● **Problem to work on**: Identify every line containing the word "that" and reproduce each one.

● **Data block**:
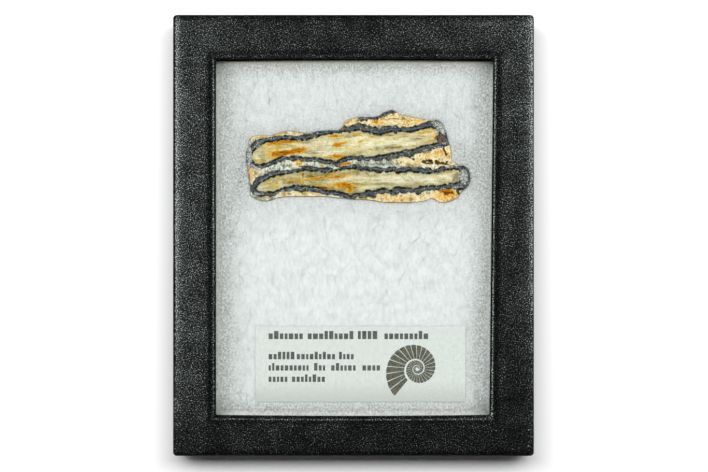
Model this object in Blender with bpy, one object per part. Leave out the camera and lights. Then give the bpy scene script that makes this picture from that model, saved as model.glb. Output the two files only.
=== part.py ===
"""A small display case that holds a polished slice of fossil mammoth tooth.

The case is a cardboard tray with a telescoping lid. The lid holds a pane of glass behind its
window. The tray is filled with white batting, and the slice lies in a pocket in it, close under
the glass, with a small card label below.

Metres, +Z up. The origin is the middle of the case's underside. The case lies on its back:
X runs across its width, Y up its height, and the window faces +Z.
"""

import math

import bmesh
import bpy
import numpy as np
from mathutils import Vector, noise

MM = 0.001
GAP = 0.3 * MM  # clearance between pieces that touch

# The case: 4 1/2 x 5 1/2 x 3/4 inches outside.
CASE_WIDTH = 114.3 * MM
CASE_HEIGHT = 139.7 * MM
CASE_DEPTH = 19.05 * MM
CORNER_RADIUS = 1.5 * MM
CORNER_STEPS = 5

# The lid: a board with the window in it, and skirts that reach almost to the underside.
LID_BOARD = 2.0 * MM
SKIRT = 1.8 * MM
SKIRT_END = 2.2 * MM
LID_EDGE = 1.3 * MM
WINDOW_LEFT = 13.6 * MM
WINDOW_RIGHT = 13.1 * MM
WINDOW_TOP = 14.6 * MM
WINDOW_BOTTOM = 12.9 * MM
WINDOW_LEAN = 0.9 * MM  # how far the window's right side draws in by its lower end
WINDOW_EDGE = 0.9 * MM
WINDOW_CORNER = 0.5 * MM
EDGE_STEPS = 4

# The pane rests on the tray's walls, under the lid's board.
GLASS = 2.2 * MM
GLASS_TOP = CASE_DEPTH - LID_BOARD - GAP
GLASS_BOTTOM = GLASS_TOP - GLASS

# The tray slides inside the lid.
TRAY_WALL = 1.8 * MM
TRAY_FLOOR = 1.8 * MM
TRAY_TOP = GLASS_BOTTOM - GAP
TRAY_RIM = 0.5 * MM
TRAY_CORNER = 1.2 * MM

# What lies under the glass is pressed up to this height.
SHOW_TOP = GLASS_BOTTOM - GAP

# The slice.
SLICE_THICKNESS = 6.0 * MM
SLICE_BOTTOM = SHOW_TOP - SLICE_THICKNESS
SLICE_STEP = 1.15 * MM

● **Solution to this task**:
Model this object in Blender with bpy, one object per part. Leave out the camera and lights. Then give the bpy scene script that makes this picture from that model, saved as model.glb. Output the two files only.
"""A small display case that holds a polished slice of fossil mammoth tooth.
GAP = 0.3 * MM  # clearance between pieces that touch
# The lid: a board with the window in it, and skirts that reach almost to the underside.